Becker’s first task was to design the building that Brody’s architect character Laszlo Toth dreams up – a construction, it is eventually revealed, that is inspired by his experiences of Nazi concentration camps.

“The first thing Brady asked me to do was to design the institute, so we could figure out what we were going to shoot of it, and what we were going to build of it,” she explains. “We needed to show the producers a design. I worked on it for a couple of weeks, and I drew it, and researched the concentration camps, and tried to come up with some justifications for incorporating architecture of certain elements of the camps. It took a while to crack that nut because that was scripted and it was important.”

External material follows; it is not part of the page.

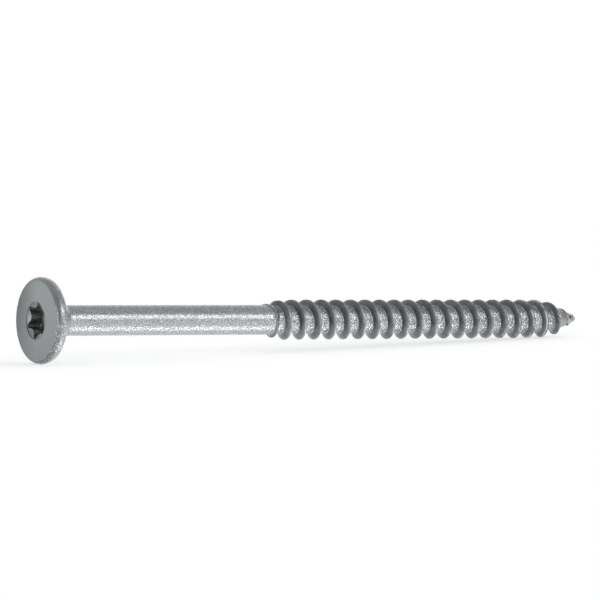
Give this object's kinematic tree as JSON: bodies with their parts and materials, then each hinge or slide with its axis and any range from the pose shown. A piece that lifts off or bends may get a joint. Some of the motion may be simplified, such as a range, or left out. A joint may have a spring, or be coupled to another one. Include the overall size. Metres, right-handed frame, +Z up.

The film’s modest budget was not a deterrent. “I’ve been on jobs where there is a lot of money, and I don’t think it always makes it easier,” she says. “It makes people want more and more stuff – and it also brings in more voices, saying, ‘Can we do this and can we do that?’ There’s something very regenerating about bringing things down to a minimal level where it’s the ideas that are important.”

A key example is the elegant library shelving that the architect is paid to build as a surprise for patron Harrison Lee Van Buren (played by Guy Pearce). “It was basically laminated wood, and an idea, and a special-effects gag that makes the cabinets open. That was what it was. The idea. It’s all about the idea.”

Becker’s natural tendency is to favour a less-is-more approach. “I’m pretty naturalistic,” she explains. “I don’t like the set dressing to take the eye away from the story and the actors. It bothers me when I see movies where there’s just too much stuff in an apartment. I’m like, ‘Where did they get all that stuff? Did they go to the flea market?’ It takes me out of the movie entirely. I don’t want the audience to be thinking about why they have that lamp.”

On Brokeback Mountain, remembers Cuccia, Becker helped her dress a set consisting of a kitchen wall with nothing on it except “one little item or two”. And yet a photograph of this wall would become one of the most admired items in Cuccia’s portfolio.

“All the [production] designers loved it, but a lot of people aren’t brave enough to do it.” This sparse aesthetic even applied to the patron’s grand manor in The Brutalist. “Van Buren is very wealthy,” says Cuccia, “but back then even if you were wealthy, you didn’t have hoards of things piled up.”

Still, both women have allowed themselves to be less minimalist than usual since finishing The Brutalist. Becker has designed RIP, a Joe Carnahan cop thriller starring Matt Damon and Ben Affleck. “I got to build a great drug money house – a hoarder’s house where drug money is hidden. It’s a bit different but it looks real.”

And Cuccia has just returned to Canada from Prague, where she worked on the Blade Runner 2099 TV miniseries. “I don’t usually do sci-fi and don’t usually do tele­vision, but it’s good to use your brain in a different way, and with sci-fi you definitely do that. One of the producers said to me, ‘Put your crazy pants on!’ I was like, ‘Okay, that’ll be fun.’”

As Becker points out, their more-understated style is not usually celebrated by the Baftas or Oscars, which is why their recognition for The Brutalist is so gratifying. “I would never compromise on what I think is right just to be eligible for awards, so to be nominated is great.”